Tips for better comics
- Keep the pre-selected model unless you have a reason to change — it draws real multi-panel comic pages and keeps your character consistent across the four pages.
- Prices are always visible before you commit — a comic is four pages, so the cost is four page-charges; the exact total in Pixels shows on the Generate button, and the re-roll tooltip shows the single-page price.
- Write a real story, not just 10 characters — a few sentences with a clear beginning, middle, and end give Promly enough to make four meaningful pages.
- Use the Split button — it turns one story into a clear 4-step arc, so each page shows one part of the story in order.
- Fix one bad page with re-roll — don't redo the whole comic for one page.
- Keep beat notes short — a sentence or two renders far more cleanly than a long paragraph.
- Character consistency comes from a clear reference photo plus the automatic style guide — the better your photo, the more your character stays "the same person" on every page.
- Leave layouts on "Auto" unless you have a specific panel shape in mind.
- Hebrew works — the comic models render Hebrew lettering well; write your story in Hebrew and the lettering comes out in Hebrew.
Common mistakes (and how to avoid them)
- "The Generate button is greyed out." Usually one of: you haven't named the comic, you haven't uploaded a character photo (required), or your story is under 10 characters.
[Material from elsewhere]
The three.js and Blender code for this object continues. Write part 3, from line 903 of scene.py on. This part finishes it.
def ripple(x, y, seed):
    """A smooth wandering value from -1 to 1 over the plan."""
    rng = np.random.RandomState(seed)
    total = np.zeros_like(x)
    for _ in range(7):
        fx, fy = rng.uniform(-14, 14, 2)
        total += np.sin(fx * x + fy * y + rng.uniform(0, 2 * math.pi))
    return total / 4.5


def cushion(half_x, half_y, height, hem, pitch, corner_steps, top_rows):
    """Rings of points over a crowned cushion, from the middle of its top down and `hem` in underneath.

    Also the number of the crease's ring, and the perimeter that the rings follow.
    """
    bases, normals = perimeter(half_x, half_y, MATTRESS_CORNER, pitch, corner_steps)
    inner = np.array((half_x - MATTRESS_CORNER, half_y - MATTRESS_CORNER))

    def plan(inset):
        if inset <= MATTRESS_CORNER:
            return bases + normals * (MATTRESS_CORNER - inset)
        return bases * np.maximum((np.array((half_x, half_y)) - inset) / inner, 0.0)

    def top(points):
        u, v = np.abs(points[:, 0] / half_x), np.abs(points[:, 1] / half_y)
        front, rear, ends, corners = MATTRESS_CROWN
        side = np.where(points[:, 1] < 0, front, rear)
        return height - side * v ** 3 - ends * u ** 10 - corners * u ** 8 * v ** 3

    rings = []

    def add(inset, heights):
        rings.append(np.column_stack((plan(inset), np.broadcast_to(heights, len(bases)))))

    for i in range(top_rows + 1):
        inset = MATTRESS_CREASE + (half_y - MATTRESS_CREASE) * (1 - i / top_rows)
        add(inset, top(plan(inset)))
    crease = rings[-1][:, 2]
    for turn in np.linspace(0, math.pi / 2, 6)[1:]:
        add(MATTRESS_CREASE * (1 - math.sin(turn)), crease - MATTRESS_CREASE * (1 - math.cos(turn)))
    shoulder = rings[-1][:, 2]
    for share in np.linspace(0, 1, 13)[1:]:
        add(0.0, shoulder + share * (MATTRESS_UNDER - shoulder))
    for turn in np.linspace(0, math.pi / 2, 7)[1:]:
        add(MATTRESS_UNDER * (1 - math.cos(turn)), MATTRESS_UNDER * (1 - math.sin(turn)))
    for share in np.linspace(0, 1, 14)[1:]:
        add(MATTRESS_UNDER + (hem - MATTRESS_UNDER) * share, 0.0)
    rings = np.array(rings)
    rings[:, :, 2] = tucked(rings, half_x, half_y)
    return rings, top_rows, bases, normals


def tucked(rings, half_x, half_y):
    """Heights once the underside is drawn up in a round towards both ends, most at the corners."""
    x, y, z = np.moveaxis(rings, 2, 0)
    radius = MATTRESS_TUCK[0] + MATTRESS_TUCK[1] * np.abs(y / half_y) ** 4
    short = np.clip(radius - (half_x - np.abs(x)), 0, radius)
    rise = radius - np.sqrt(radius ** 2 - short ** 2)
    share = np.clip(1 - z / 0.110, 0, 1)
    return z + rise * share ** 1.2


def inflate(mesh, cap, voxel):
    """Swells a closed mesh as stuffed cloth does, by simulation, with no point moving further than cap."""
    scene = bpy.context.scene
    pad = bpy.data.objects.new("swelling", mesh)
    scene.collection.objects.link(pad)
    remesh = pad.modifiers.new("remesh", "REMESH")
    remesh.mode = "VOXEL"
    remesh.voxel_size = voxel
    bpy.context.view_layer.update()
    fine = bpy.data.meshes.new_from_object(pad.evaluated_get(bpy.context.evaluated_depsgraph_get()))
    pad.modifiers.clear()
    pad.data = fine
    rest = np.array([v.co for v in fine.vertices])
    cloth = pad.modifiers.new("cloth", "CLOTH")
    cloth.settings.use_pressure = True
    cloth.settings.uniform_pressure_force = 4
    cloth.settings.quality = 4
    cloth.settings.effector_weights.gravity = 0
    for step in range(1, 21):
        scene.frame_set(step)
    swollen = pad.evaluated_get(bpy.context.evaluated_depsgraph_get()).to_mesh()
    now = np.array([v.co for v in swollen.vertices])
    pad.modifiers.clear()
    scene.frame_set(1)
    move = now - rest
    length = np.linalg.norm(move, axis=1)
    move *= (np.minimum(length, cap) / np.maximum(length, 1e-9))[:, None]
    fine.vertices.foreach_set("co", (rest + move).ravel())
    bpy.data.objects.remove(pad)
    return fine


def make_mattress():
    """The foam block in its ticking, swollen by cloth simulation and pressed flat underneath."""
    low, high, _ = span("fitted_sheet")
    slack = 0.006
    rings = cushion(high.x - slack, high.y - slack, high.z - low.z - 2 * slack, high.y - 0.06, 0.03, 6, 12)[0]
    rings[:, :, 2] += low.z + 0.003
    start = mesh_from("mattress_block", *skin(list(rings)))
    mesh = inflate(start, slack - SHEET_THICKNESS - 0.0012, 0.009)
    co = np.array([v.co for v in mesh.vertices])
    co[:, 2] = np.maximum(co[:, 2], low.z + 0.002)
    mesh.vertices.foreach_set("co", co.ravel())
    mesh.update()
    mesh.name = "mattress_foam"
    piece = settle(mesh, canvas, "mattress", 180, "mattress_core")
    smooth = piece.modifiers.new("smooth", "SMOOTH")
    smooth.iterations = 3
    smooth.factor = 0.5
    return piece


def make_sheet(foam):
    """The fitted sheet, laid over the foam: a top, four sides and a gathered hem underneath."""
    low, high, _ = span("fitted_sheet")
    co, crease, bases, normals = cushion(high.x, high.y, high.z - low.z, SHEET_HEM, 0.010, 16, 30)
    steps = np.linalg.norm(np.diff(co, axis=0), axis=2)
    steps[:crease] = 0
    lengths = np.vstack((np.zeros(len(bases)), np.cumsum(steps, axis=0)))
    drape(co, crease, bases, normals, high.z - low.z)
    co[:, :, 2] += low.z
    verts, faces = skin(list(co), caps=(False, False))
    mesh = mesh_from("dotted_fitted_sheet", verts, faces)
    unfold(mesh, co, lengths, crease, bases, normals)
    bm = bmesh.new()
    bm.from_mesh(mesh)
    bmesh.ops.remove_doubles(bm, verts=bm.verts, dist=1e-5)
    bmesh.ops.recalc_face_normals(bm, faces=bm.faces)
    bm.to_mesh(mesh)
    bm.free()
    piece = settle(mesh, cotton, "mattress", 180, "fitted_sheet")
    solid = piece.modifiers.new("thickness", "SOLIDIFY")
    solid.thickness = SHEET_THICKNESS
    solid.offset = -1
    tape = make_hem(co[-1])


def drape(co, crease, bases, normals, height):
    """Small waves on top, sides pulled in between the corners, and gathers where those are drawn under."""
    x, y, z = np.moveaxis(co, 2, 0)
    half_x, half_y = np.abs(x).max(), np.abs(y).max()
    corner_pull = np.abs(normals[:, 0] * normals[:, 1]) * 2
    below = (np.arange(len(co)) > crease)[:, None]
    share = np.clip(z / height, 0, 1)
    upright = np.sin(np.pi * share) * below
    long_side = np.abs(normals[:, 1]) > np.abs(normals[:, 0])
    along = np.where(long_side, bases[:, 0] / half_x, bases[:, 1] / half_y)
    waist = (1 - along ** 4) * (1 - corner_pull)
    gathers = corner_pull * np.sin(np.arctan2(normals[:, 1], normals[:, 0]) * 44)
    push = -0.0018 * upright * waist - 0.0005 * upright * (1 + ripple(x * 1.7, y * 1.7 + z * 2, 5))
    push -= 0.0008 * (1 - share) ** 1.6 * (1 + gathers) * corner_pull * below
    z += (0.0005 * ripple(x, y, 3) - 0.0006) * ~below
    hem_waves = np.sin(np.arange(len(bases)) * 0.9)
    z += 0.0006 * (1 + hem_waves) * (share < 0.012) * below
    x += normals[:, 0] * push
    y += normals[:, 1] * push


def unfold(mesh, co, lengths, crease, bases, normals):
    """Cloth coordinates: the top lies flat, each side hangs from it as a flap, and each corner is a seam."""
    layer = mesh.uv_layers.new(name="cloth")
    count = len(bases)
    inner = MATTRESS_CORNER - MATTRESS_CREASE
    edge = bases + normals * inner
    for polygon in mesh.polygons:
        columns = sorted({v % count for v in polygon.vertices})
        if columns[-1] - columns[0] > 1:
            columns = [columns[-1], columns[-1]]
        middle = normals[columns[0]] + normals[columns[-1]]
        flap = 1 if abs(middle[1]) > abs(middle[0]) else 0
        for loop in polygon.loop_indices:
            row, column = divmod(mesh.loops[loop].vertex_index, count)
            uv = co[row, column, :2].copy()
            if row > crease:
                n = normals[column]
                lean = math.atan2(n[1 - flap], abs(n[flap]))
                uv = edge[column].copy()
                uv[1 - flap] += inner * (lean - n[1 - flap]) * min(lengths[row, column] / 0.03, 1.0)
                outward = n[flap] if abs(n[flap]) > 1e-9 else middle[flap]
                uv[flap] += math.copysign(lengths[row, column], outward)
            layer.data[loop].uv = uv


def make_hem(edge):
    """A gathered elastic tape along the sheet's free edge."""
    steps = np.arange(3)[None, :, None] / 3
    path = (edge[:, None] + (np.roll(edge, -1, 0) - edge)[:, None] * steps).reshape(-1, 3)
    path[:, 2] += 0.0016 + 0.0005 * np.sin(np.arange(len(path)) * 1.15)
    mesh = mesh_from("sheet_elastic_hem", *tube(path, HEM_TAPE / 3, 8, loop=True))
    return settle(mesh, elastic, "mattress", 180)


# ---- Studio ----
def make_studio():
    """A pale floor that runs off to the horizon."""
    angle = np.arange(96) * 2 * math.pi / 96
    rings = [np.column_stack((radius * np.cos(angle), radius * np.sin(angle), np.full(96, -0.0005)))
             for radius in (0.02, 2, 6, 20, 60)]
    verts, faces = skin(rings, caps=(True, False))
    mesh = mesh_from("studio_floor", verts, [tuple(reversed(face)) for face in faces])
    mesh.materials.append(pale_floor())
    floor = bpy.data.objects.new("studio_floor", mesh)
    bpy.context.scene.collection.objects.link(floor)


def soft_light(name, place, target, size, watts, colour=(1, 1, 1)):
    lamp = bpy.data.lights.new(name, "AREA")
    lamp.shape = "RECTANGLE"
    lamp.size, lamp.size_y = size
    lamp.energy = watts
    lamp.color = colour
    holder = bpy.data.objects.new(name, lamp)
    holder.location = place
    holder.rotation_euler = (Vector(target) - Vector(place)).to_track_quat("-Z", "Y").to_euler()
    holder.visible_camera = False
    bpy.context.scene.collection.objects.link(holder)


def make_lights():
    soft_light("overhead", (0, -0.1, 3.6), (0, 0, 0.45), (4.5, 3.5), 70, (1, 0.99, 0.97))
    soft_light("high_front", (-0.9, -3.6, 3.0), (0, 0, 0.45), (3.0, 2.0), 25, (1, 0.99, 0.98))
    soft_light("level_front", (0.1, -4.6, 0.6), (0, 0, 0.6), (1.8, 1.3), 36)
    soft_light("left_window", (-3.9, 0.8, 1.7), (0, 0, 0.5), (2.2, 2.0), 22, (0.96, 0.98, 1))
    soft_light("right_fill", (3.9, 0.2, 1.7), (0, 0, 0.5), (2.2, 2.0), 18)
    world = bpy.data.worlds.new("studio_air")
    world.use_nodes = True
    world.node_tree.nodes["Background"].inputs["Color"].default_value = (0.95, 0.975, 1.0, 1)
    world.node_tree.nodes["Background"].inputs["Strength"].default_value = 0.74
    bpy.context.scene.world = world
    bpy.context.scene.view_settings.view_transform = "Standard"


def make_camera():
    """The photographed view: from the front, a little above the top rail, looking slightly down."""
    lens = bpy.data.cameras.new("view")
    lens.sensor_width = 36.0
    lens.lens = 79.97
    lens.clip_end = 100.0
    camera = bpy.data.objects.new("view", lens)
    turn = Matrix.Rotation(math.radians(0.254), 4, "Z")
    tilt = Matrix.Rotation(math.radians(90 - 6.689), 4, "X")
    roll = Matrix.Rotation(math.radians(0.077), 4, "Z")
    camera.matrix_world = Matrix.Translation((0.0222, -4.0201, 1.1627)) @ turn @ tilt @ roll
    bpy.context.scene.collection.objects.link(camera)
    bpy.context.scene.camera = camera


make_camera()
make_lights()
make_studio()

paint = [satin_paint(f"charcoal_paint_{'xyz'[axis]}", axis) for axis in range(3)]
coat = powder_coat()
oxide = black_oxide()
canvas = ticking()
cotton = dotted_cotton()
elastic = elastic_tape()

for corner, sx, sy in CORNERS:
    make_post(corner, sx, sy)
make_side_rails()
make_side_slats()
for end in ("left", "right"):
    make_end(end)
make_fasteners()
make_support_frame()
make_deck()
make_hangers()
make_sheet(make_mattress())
The greyed-out button's tip names what's missing — read it.
- "The Split button won't click." Your story needs at least 10 characters (and nothing else can be generating at the time).
- Writing panel-by-panel directions in the story box. You don't need to — write it as a story; Split and the AI handle the panels. Over-directing can confuse the layout.
- Expecting loose, separate panels. Each page is one image with the panels already arranged inside it — that's by design.
- Trying to make more or fewer than 4 pages. Every comic is four pages today.
- A short, vague story → flat pages. "A cat has an adventure" is long enough but tells the AI almost nothing. Add who the character is, where they are, what happens, and how it ends.